Le mangaka, habilement, entremêle ainsi avec efficacité les moments presque positifs/optimistes et les instants où le doute et la douleur sont à nouveau proches d'éclater. Et cela passe par de nombreuses étapes au fil de la colocation: Yamada tâche de préparer des repas et laisse même des petits mots rassurants et attentionnés en début de tome, les répliques parfois ringardes de cet homme font mouche, il souhaite installer une rotation pour les tâches ménagères afin de réadapter l'adolescente... puis il y a le cas du chat Roco, blessé, proche de la mort même, mais soigné, adopté et ne devant plus jamais être délaissé, le comparatif entre cette petite boule de poils abimée et en recherche d'affection et la jeune fille étant évident. Yamada se veut attentif, mais s'interroge beaucoup, notamment vis-à-vis des services sociaux qui n'auraient pas forcément le temps de prendre en charge Shiori, ce qui est l'occasion pour l'auteur d'évoquer vite et bien la cruelle réalité de ces services, débordés par des demandes toujours plus importantes.
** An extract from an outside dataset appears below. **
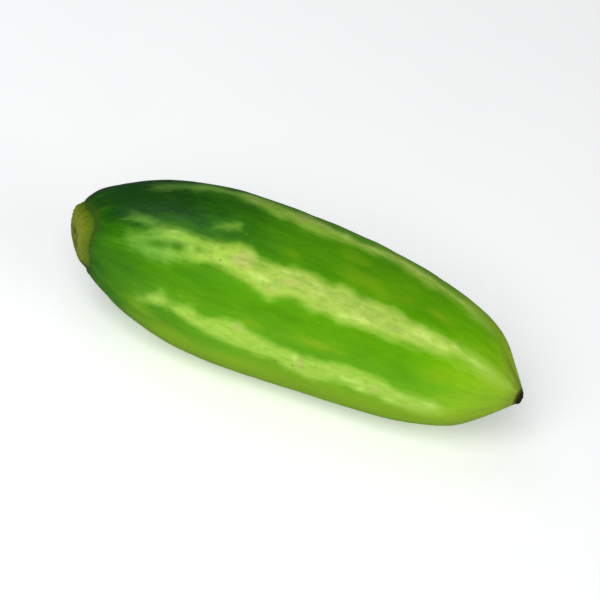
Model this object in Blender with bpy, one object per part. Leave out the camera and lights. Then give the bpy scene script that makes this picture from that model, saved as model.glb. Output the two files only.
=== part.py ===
"""Ivy gourd: one whole fruit, lying on its side as it does on a table.

Metres, +Z up, +X from the stem end to the blossom end. The origin is on the resting plane,
under the middle of the fruit's box. The fruit grew as one piece, so it is one object: the corky
stem scar and the dried tip are shaped into its surface by formulas.
"""

import math

import bmesh
import bpy
from mathutils import Matrix, Vector

MM = 0.001

# The body, measured along its axis from the stem end
LENGTH = 58.1 * MM
RADIUS = 10.62 * MM
BELLY = 21.8 * MM  # the widest place
STEM_POWER = 1.92  # 2 would make the stem half an ellipse
CONE_APEX = 58.5 * MM  # where the cone of the blossom end would close
BLOSSOM_STRETCH = 1.08  # the blossom half is an ellipse this much longer, cut off by the cone
CONE_STEEPNESS = 3.85
CONE_BLEND = 7  # the higher, the crisper the corner between ellipse and cone
CHIN_HEIGHT = 0.42 * MM  # a fuller place on one side of the blossom end
CHIN_PLACE = 44.5 * MM
CHIN_SPREAD = 9.0 * MM
CHIN_ANGLE = math.radians(230)

# The axis bows a little both ways, in a plane that leans between +Y and +Z
BOW_TURN = math.radians(50)
STEM_BOW = 1.43 * MM
STEM_BOW_POWER = 2.35
BLOSSOM_BOW = -2.02 * MM
BLOSSOM_BOW_POWER = 2.5
# Both its ends also lift a little, square to that plane
LIFT_TURN = BOW_TURN + math.pi / 2
LIFT = 1.2 * MM
LIFT_MIDDLE = 24.0 * MM

# Unevenness of the skin
LOBES = 8
LOBE_HEIGHT = 0.05 * MM
WAVE_HEIGHT = 0.07 * MM

# The corky scar that the stalk left, a little off the middle of the stem end
SCAR_RADIUS = 3.6 * MM
SCAR_HEIGHT = 0.50 * MM
SCAR_OFFSET = 3.3 * MM
SCAR_OFFSET_ANGLE = math.radians(206)
SCAR_OFFSET_REACH = 10.0 * MM  # this far from the end's middle the rings are no longer off it
PIT_RADIUS = 1.1 * MM
PIT_DEPTH = 0.70 * MM
CORE_RADIUS = 0.5 * MM
CORE_HEIGHT = 0.5 * MM

# The dried tip that the flower left: a low dome, where the cone is this wide
TIP_RADIUS = 0.92 * MM
TIP_START = CONE_APEX - TIP_RADIUS * (CONE_APEX - BELLY) / (RADIUS * CONE_STEEPNESS)

# How the fruit lies
NOSE_DOWN = math.radians(0.6)  # the tilt at which its weight is over the place it rests on
FLAT_DEPTH = 0.34 * MM  # how far the resting spot is pressed flat

# The grid: points round the fruit, and rings along it
ROUND = 64
PIT_RINGS, SCAR_RINGS, STEM_RINGS, BODY_RINGS, CONE_RINGS, TIP_RINGS = 5, 6, 12, 13, 9, 4

# The pale stripes: where each one runs round the fruit, in degrees from +Y through +Z
STRIPES = (30, 74, 128, 173, 216, 262, 305, 350)
STRIPE_HALF_WIDTH = math.radians(6)
STRIPE_START, STRIPE_END = 5.5 * MM, 55.5 * MM

# The materials: name, colour and roughness of each
MATERIALS = (
    ("green_skin", (0.12, 0.36, 0.012), 0.35),
    ("pale_stripe", (0.45, 0.61, 0.13), 0.38),
    ("scar_cork", (0.27, 0.20, 0.05), 0.8),
    ("dried_tip", (0.035, 0.025, 0.012), 0.85),
)
GREEN_SKIN, PALE_STRIPE, SCAR_CORK, DRIED_TIP = range(len(MATERIALS))


def smooth_step(value, low, high):
    """0 below low, 1 above high, and a smooth rise between them."""
    share = min(max((value - low) / (high - low), 0), 1)
    return share * share * (3 - 2 * share)


def stem_place(radius):
    """Where along the axis the stem half has this radius: half of it is a turned superellipse."""
    share = min(radius / RADIUS, 1)
    return BELLY * (1 - (1 - share**STEM_POWER) ** (1 / STEM_POWER))


def blossom_radius(x):
    """The blossom half: an ellipse, cut off by a blunt cone, with a low dome on its end."""
    if x > TIP_START:
        out = min((x - TIP_START) / (LENGTH - TIP_START), 1)
        return TIP_RADIUS * math.sqrt(1 - out * out)
    share = (x - BELLY) / (CONE_APEX - BELLY)
    ellipse = math.sqrt(1 - (share / BLOSSOM_STRETCH) ** 2)
    cone = CONE_STEEPNESS * (1 - share)
    return RADIUS * (ellipse**-CONE_BLEND + cone**-CONE_BLEND) ** (-1 / CONE_BLEND)


def bow(x):
    """How far the axis is off the straight line at x, in the bow's plane."""
    to_stem = max(1 - x / BELLY, 0)
    to_tip = max((x - BELLY) / (LENGTH - BELLY), 0)
    return STEM_BOW * to_stem**STEM_BOW_POWER + BLOSSOM_BOW * to_tip**BLOSSOM_BOW_POWER


def lift(x):
    """How far the axis has lifted at x, square to the bow's plane."""
    return LIFT * ((x - LIFT_MIDDLE) / (LENGTH - LIFT_MIDDLE)) ** 2


def axis_point(x):
    """The axis's point at x: a straight line's, moved by the bow and the lift."""
    by_bow = bow(x) * Vector((0, math.cos(BOW_TURN), math.sin(BOW_TURN)))
    by_lift = lift(x) * Vector((0, math.cos(LIFT_TURN), math.sin(LIFT_TURN)))
    return Vector((x, 0, 0)) + by_bow + by_lift


def axis_at(x):
    """The axis's point at x, and its direction there."""
    step = 0.01 * MM
    return axis_point(x), (axis_point(x + step) - axis_point(x - step)).normalized()


def unevenness(x, angle):
    """What the skin stands out beyond a smooth turned body: faint lobes, slow waves and a chin."""
    fade = math.sin(math.pi * min(max(x / LENGTH, 0), 1)) ** 1.5
    turns = math.tau * x / LENGTH
    lobes = LOBE_HEIGHT * math.cos(LOBES * (angle - math.radians(STRIPES[2])))
    waves = math.sin(2 * angle + 1.1 * turns) + 0.7 * math.sin(3 * angle - 2 * turns + 1.0)
    to_chin = math.remainder(angle - CHIN_ANGLE, math.tau)
    chin = math.exp(-(((x - CHIN_PLACE) / CHIN_SPREAD) ** 2) - to_chin**2)
    return fade * (lobes + WAVE_HEIGHT * waves) + CHIN_HEIGHT * chin


def scar_height(distance, angle):
    """How far the stem scar stands out along the axis: an uneven collar round a pit with a core."""
    outline = 1 + 0.08 * math.cos(3 * angle + 0.4) + 0.05 * math.cos(5 * angle + 2.0)
    out = distance / outline
    collar = SCAR_HEIGHT * (1 - smooth_step(out, 0.78 * SCAR_RADIUS, 1.03 * SCAR_RADIUS))
    pit = PIT_DEPTH * (1 - smooth_step(out, 0.55 * PIT_RADIUS, 1.25 * PIT_RADIUS))
    core = CORE_HEIGHT * (1 - smooth_step(distance, 0.4 * CORE_RADIUS, 1.6 * CORE_RADIUS))
    return collar - pit + core


def skin_point(x, radius, angle):
    """A point this far from the axis at x, at this angle from +Y through +Z."""
    centre, along = axis_at(x)
    out = Vector((0, math.cos(angle), math.sin(angle)))
    return centre + (out - along * out.dot(along)).normalized() * radius


def stem_point(distance, angle):
    """A point of the stem half, this far from the scar's middle and at this angle round it."""
    slide = SCAR_OFFSET * (1 - smooth_step(distance, 0, SCAR_OFFSET_REACH))
    y = distance * math.cos(angle) + slide * math.cos(SCAR_OFFSET_ANGLE)
    z = distance * math.sin(angle) + slide * math.sin(SCAR_OFFSET_ANGLE)
    radius, turn = math.hypot(y, z), math.atan2(z, y)
    x = stem_place(radius)
    point = skin_point(x, radius + unevenness(x, turn), turn)
    return point - axis_at(x)[1] * scar_height(distance, angle)


def blossom_point(x, angle):
    """A point of the blossom half, at this place along the axis."""
    return skin_point(x, blossom_radius(x) + unevenness(x, angle), angle)


def even_steps(low, high, count):
    """Evenly spaced values above low, up to high."""
    return [low + (high - low) * (k + 1) / count for k in range(count)]


def stem_rings():
    """How far the stem half's rings are from the scar's middle, closest over the scar."""
    pit_edge, scar_edge = 1.4 * PIT_RADIUS, 1.15 * SCAR_RADIUS
    turns = even_steps(math.asin(scar_edge / RADIUS), math.pi / 2, STEM_RINGS)
    return (
        even_steps(0, pit_edge, PIT_RINGS)
        + even_steps(pit_edge, scar_edge, SCAR_RINGS)
        + [RADIUS * math.sin(turn) for turn in turns]
    )


def blossom_rings():
    """Where the blossom half's rings are along the axis, closest at the tip."""
    cone_start = BELLY + 0.78 * (CONE_APEX - BELLY)
    turns = even_steps(0, math.pi / 2, TIP_RINGS + 1)[:-1]
    return (
        even_steps(BELLY, cone_start, BODY_RINGS)
        + even_steps(cone_start, TIP_START, CONE_RINGS)
        + [TIP_START + (LENGTH - TIP_START) * math.sin(turn) for turn in turns]
    )


def in_stripe(x, angle):
    """Whether a place on the skin belongs to a pale stripe."""
    nearest = min(abs(math.remainder(angle - math.radians(s), math.tau)) for s in STRIPES)
    return nearest < STRIPE_HALF_WIDTH and STRIPE_START < x < STRIPE_END


def whole_fruit():
    """The closed skin: rings of points joined by four-sided faces, and a fan at each end."""
    bm = bmesh.new()
    angles = [math.tau * k / ROUND for k in range(ROUND)]
    rings = [[bm.verts.new(stem_point(d, angle)) for angle in angles] for d in stem_rings()]
    rings += [[bm.verts.new(blossom_point(x, angle)) for angle in angles] for x in blossom_rings()]
    places = [0 if d <= SCAR_RADIUS else stem_place(d) for d in stem_rings()] + blossom_rings()
    stem_pole = bm.verts.new(stem_point(0, 0))
    tip_pole = bm.verts.new(axis_point(LENGTH))
    for k in range(ROUND):
        after = (k + 1) % ROUND
        bm.faces.new((stem_pole, rings[0][k], rings[0][after])).material_index = SCAR_CORK
        bm.faces.new((tip_pole, rings[-1][after], rings[-1][k])).material_index = DRIED_TIP
        for x, ring, further in zip(places[1:], rings, rings[1:]):
            face = bm.faces.new((ring[k], further[k], further[after], ring[after]))
            face.material_index = PALE_STRIPE if in_stripe(x, angles[k]) else GREEN_SKIN
            if x == 0 or x > TIP_START:
                face.material_index = SCAR_CORK if x == 0 else DRIED_TIP
    bmesh.ops.recalc_face_normals(bm, faces=bm.faces)
    return bm


def lay_down(bm):
    """Tilts the fruit to its balance, presses the resting spot flat and sets the origin under it."""
    bmesh.ops.rotate(bm, verts=bm.verts, cent=Vector(), matrix=Matrix.Rotation(NOSE_DOWN, 3, "Y"))
    floor = min(v.co.z for v in bm.verts) + FLAT_DEPTH
    everything = bm.verts[:] + bm.edges[:] + bm.faces[:]
    cut = bmesh.ops.bisect_plane(
        bm,
        geom=everything,
        dist=1e-7,
        plane_co=Vector((0, 0, floor)),
        plane_no=Vector((0, 0, -1)),
        clear_outer=True,
    )
    rim = [item for item in cut["geom_cut"] if isinstance(item, bmesh.types.BMEdge)]
    foot = bmesh.ops.contextual_create(bm, geom=rim)["faces"]
    lows = [min(v.co[axis] for v in bm.verts) for axis in range(2)]
    highs = [max(v.co[axis] for v in bm.verts) for axis in range(2)]
    shift = Vector((-(lows[0] + highs[0]) / 2, -(lows[1] + highs[1]) / 2, -floor))
    bmesh.ops.translate(bm, verts=bm.verts, vec=shift)
    bmesh.ops.recalc_face_normals(bm, faces=bm.faces)
    for face in bm.faces:
        face.smooth = face not in foot


def material(name, colour, roughness):
    """A Principled BSDF of one colour."""
    made = bpy.data.materials.new(name)
    made.use_nodes = True
    shader = made.node_tree.nodes["Principled BSDF"]
    shader.inputs["Base Color"].default_value = (*colour, 1)
    shader.inputs["Roughness"].default_value = roughness
    shader.inputs["Metallic"].default_value = 0
    return made


def make_gourd():
    """The fruit as one object, with its materials given face by face."""
    bm = whole_fruit()
    lay_down(bm)
    mesh = bpy.data.meshes.new("gourd")
    bm.to_mesh(mesh)
    bm.free()
    for name, colour, roughness in MATERIALS:
        mesh.materials.append(material(name, colour, roughness))
    gourd = bpy.data.objects.new("gourd", mesh)
    bpy.context.scene.collection.objects.link(gourd)


def clear_scene():
    """Removes what a new Blender file holds."""
    for thing in list(bpy.data.objects):
        bpy.data.objects.remove(thing)


clear_scene()
make_gourd()
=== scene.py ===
# %% [markdown]
# # An ivy gourd, from its plain solid to a finished fruit
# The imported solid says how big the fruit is, where it lies and how it rests. This file gives it its
# looks: a much finer skin on the same formulas, the corky scar that the stalk left, the dried tip
# that the flower left, and their finishes. Lengths in the formulas are millimetres, because that is
# how a small fruit is measured. Blender's own unit is the metre, so each mesh is scaled once, at
# the end.

import math

import bpy
import numpy as np
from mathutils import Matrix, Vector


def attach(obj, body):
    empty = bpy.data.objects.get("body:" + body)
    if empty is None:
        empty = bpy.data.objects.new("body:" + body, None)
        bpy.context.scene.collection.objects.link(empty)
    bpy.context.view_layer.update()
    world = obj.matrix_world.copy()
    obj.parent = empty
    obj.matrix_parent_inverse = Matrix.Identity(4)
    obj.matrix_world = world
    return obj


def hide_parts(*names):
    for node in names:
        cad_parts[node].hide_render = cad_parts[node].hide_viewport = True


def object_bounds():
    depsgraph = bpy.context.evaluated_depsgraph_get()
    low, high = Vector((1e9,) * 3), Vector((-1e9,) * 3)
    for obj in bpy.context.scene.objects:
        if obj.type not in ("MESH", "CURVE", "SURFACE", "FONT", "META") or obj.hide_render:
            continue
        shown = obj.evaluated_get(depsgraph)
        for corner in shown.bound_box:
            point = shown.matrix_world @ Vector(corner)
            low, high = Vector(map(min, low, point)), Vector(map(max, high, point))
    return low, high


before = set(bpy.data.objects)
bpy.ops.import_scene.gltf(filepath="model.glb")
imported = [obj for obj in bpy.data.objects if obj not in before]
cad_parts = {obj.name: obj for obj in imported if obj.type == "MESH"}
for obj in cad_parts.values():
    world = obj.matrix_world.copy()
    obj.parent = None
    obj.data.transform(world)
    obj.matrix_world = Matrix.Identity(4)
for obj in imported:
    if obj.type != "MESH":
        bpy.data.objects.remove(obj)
solid_low, solid_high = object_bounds()
MM = 0.001
print("solid, mm:", [round((high - low) / MM, 2) for low, high in zip(solid_low, solid_high)])

# %% [markdown]
# ## The camera
# The photographer looked down at the fruit from about 40 degrees, from far enough away that it
# shows hardly any perspective, and the blossom end points down to the right. A long lens gives the
# flat view. The fruit stays level on the table, so it is the camera that is turned about its own
# line of sight.

# %% Camera
VIEW_HEIGHT = math.radians(40)
VIEW_ROLL = math.radians(19.07)
PICTURE_WIDTH = 72.7  # mm across the whole picture, at the fruit
LENS, SENSOR = 200.0, 36.0


def stand(thing, right, up, back, place):
    """Puts a camera or a lamp at its place, with its own X, Y and Z axes along these directions."""
    turn = np.eye(4)
    turn[:3] = np.stack([right, up, back, place], axis=1)
    thing.matrix_world = turn.T.tolist()  # Blender takes one column after the other here
    bpy.context.scene.collection.objects.link(thing)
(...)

Et au bout de tout ça, enfin, il y a la question du retour à l'école, cette école où l'adolescente n'a pas mis les pieds depuis 4 mois. L'espoir de Shiori est bien là: elle se demande si elle pourra enfin avoir une vie normale, et espère. Elle fait des efforts dans ce sens, à son rythme, en essayant de se faire des amies, et les choses semblent d'abord assez enthousiasmantes de ce côté-là. Mais il suffit de peu pour que tout dérape: des rumeurs galopantes sur sa longue absence, des gens qui se mettent à s'éloigner d'elle, à médire sur elle et à la critiquer sans même essayer d'en savoir plus... L'insensibilité du monde contemporain a vite fait de rattraper les bribes d'espoir pour mieux les faire disparaître.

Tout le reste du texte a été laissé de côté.